With my alterations, these are KILLER.
Even my husband who isn't huge on dinner compliments raved about these and went back for seconds. They are so rich and decadent. I wouldn't make them all the time but every now and again is a nice change from my standard mashed potato recipe.
This mashed potato dish compliments the Awesome Pot Roast really well.
EDITED TO ADD 10/07/08: I suggest you try my modifications, double the recipe and eat the leftovers the next day. They are insane good.
I surprised no one else questioned this, but the recipe says to use 1 pound of potatoes. 1 pound of potatoes is probably one potato. I used 8 since it was supposed to make eight servings. I had to use twice as much butter and add milk just to be able to stir the potatoes. I also only used about half the garlic it called for and it was still extremely strong. It was ok, but I won't make it again.

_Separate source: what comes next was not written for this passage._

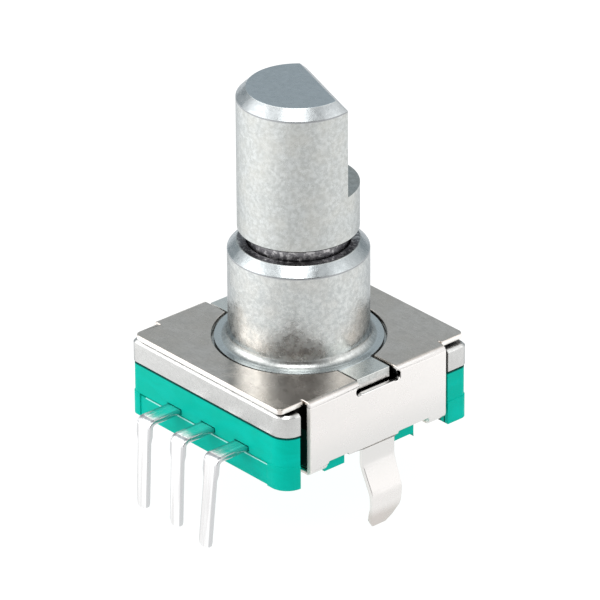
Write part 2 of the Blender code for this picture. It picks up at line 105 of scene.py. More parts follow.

WOW! not to brag, but the changes i made to this recipe...i truly think they were the best mashed potatoes i have ever eaten. used about 7 medium russet potatoes, 1/2 cup sour cream, 1/2 cup heavy cream, 1 stick REAL butter, 1/2 cup parmesan cheese, 2 cloves garlic (mashed up), sea salt, and cracked black pepper. the KEY to making mashed potatoes creamy is NOT to over mix. set your mixer on about a "4" and mix until it resembles the texture of frosting. also, scrape the sides once about halfway thru the mixing. be careful not to fold too much when you scrape...all that GOOD mixing you are doing to FLUFF your potatoes will be wasted! total...i mix for about 1.5 minutes, scrape the sides, and mix for another 1.5-2.5 minutes.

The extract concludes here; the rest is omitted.